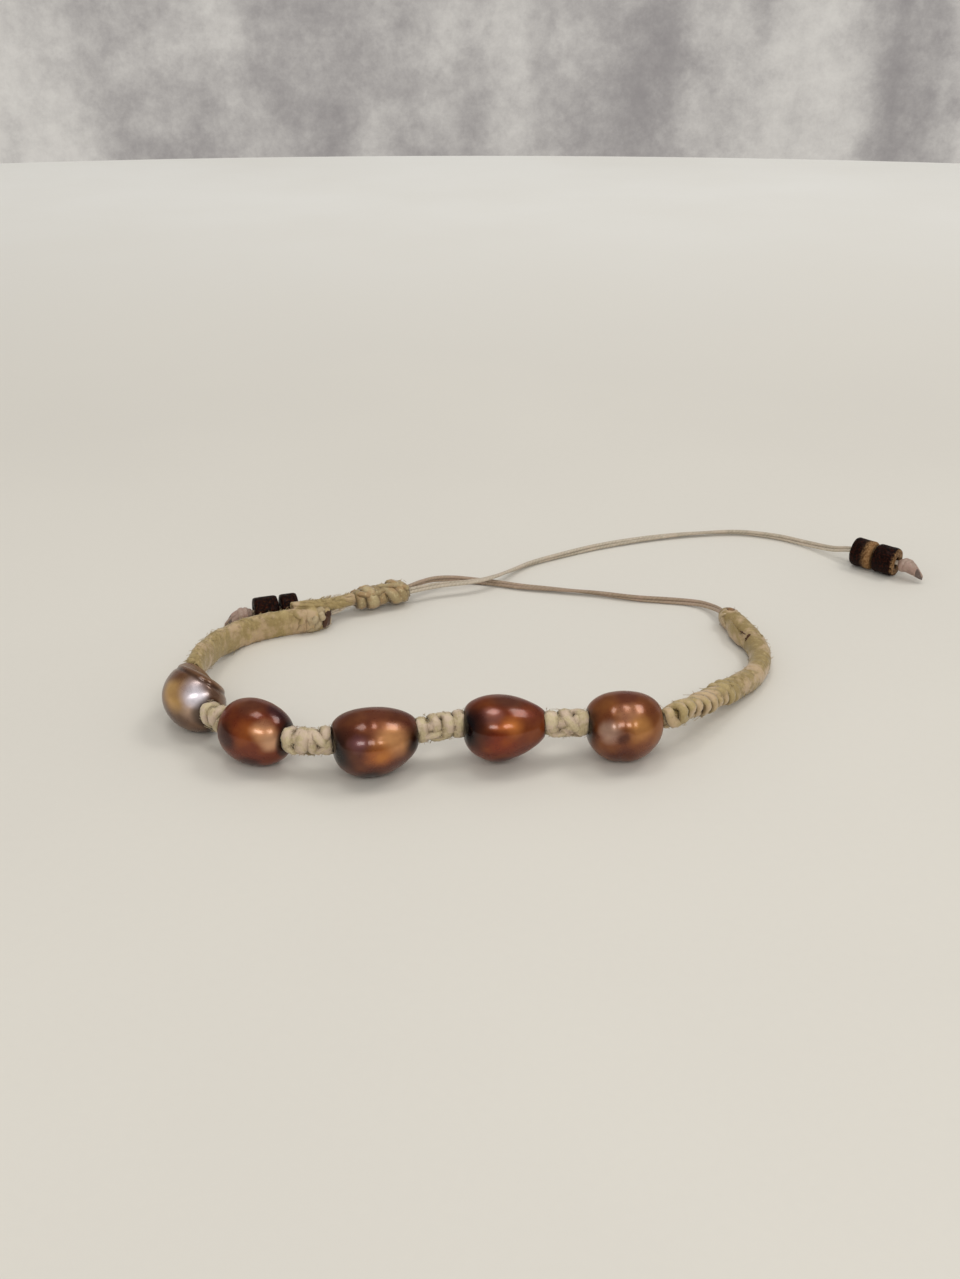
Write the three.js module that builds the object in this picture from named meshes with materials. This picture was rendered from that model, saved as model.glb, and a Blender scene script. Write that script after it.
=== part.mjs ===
// A knotted bracelet: five drilled pearls on a waxed thread, with square-knot bands and a sliding knot.
// Millimetres, +Z up. It lies on the plane z = 0 as it would by itself, with +Y away from the pearls.
import * as THREE from 'three';
import { mergeVertices } from 'three/addons/utils/BufferGeometryUtils.js';

// The thread: two thin strands that lie side by side through everything.
const strandWidth = 0.5;
const threadWidth = 2 * strandWidth;
const boreClearance = 0.2;
const touchGap = 0.3;
const boreRadius = threadWidth / 2 + boreClearance;
const boreRim = 0.3;

// How deep the flat is on which a pearl, or a band's edge, lies on the table.
const pearlFlat = 0.32;
const bandFlat = 0.22;

// Knots: the length that one square knot takes on the thread, and how deep the grooves between them are.
const knotPitch = 1.9;
const grooveDepth = 0.35;

// The short knot segments between two pearls.
const linkWidth = 3.5;
const linkThickness = 2.6;

// The flat band on the left, which stands on its edge.
const leftBandLength = 28.7;
const leftBandWidth = 3.9;
const leftBandThickness = 1.9;

// The rounder, spiralling band on the right.
const rightBandLength = 40.2;
const rightBandWidth = 3.1;
const rightBandThickness = 2.8;
const rightBandSlant = 0.55;

// The sliding knot that closes the loop and holds both ends of the thread.
const slidingKnotLength = 8.5;
const slidingKnotWidth = 3.7;
const slidingKnotHeight = 3.0;
const slidingKnotCentre = new THREE.Vector3(-14.5, 22.3, 2.0);
const slidingKnotHeading = 25;
const slidingKnotSlant = 0.6;
const slidingClearance = 0.25;

// The dark tube beads and the knots that stop them on the two tails.
const beadDiameter = 4.4;
const longTailBeadLengths = [3.4, 3.4];
const shortTailBeadLengths = [2.5, 3.5];
const beadChamfer = 0.45;
const endKnotLength = 3.2;
const endKnotWidth = 2.6;
const tailStub = 0.3;

// Facets round each kind of piece.
const pearlSides = 16;
const knotSides = 12;
const beadSides = 14;
const threadSides = 8;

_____

Written instruction
Scan the listing above for the word "with" and copy every line that holds it.

Task solution
Write the three.js module that builds the object in this picture from named meshes with materials. This picture was rendered from that model, saved as model.glb, and a Blender scene script. Write that script after it.
// A knotted bracelet: five drilled pearls on a waxed thread, with square-knot bands and a sliding knot.
// Millimetres, +Z up. It lies on the plane z = 0 as it would by itself, with +Y away from the pearls.